■ Stored data

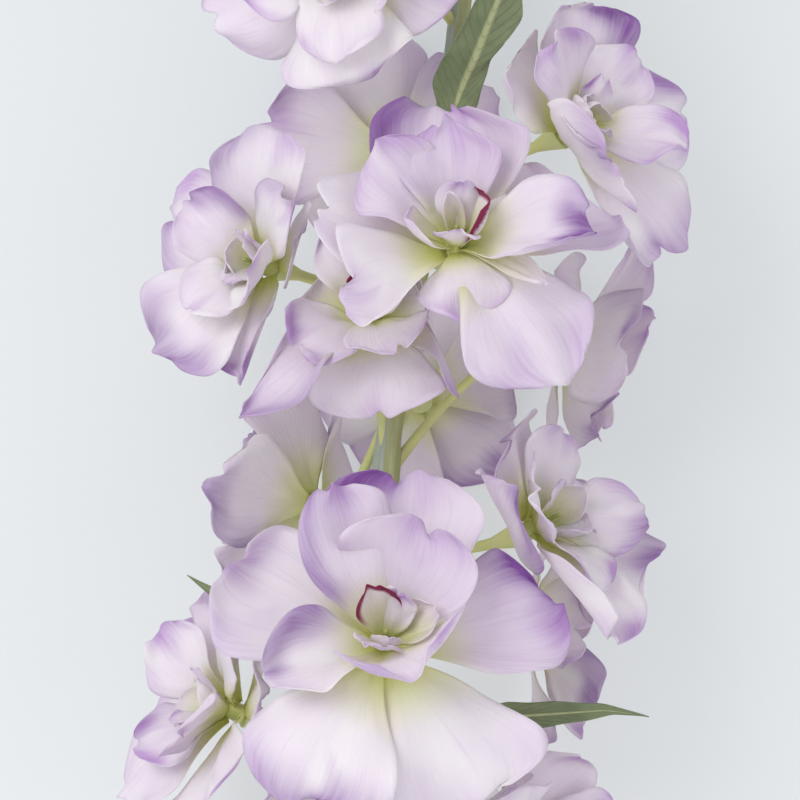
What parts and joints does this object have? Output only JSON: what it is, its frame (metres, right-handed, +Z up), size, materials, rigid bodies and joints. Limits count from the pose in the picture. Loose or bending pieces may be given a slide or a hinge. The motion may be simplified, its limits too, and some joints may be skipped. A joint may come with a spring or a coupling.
{
  "type": "delphinium flower spike",
  "caption": "Cut flower spike lying on its side: a stem with stalked double florets of ruffled lilac petals, narrow leaves between them and closed buds at the tip.",
  "frame": {"origin": "middle of the footprint, on the surface that the spike lies on", "axes": "+Y along the spike from its cut end to its tip, +Z up from the surface, +X across"},
  "size_m": [0.1345, 0.463, 0.0984],
  "materials": {
    "petal": "matt, soft and thin, cream at the middle and lilac at the edge",
    "stem": "ridged, grey-green on one side and olive on the other",
    "bud": "matt, pale green at the foot and lilac at the tip",
    "leaf": "matt green with a pale rib"
  },
  "bodies": {
    "root": {"bud_1": "bud", "bud_2": "bud", "bud_3": "bud", "bud_4": "bud", "bud_5": "bud", "bud_6": "bud", "bud_7": "bud", "bud_8": "bud", "bud_9": "bud", "floret_a": "petal", "floret_b": "petal", "floret_c": "petal", "floret_d": "petal", "floret_e": "petal", "floret_f": "petal", "floret_g": "petal", "floret_h": "petal", "floret_i": "petal", "floret_j": "petal", "floret_k": "petal", "floret_l": "petal", "floret_m": "petal", "floret_n": "petal", "floret_o": "petal", "floret_p": "petal", "floret_q": "petal", "floret_r": "petal", "floret_s": "petal", "floret_t": "petal", "floret_u": "petal", "floret_v": "petal", "leaf_1": "leaf", "leaf_2": "leaf", "leaf_3": "leaf", "leaf_4": "leaf", "leaf_5": "leaf", "leaf_6": "leaf", "leaf_7": "leaf", "stem": "stem"}
  },
  "joints": []
}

■ Exercise details
Where a line holds "frame", copy it out.

■ The solution
What parts and joints does this object have? Output only JSON: what it is, its frame (metres, right-handed, +Z up), size, materials, rigid bodies and joints. Limits count from the pose in the picture. Loose or bending pieces may be given a slide or a hinge. The motion may be simplified, its limits too, and some joints may be skipped. A joint may come with a spring or a coupling.
  "frame": {"origin": "middle of the footprint, on the surface that the spike lies on", "axes": "+Y along the spike from its cut end to its tip, +Z up from the surface, +X across"},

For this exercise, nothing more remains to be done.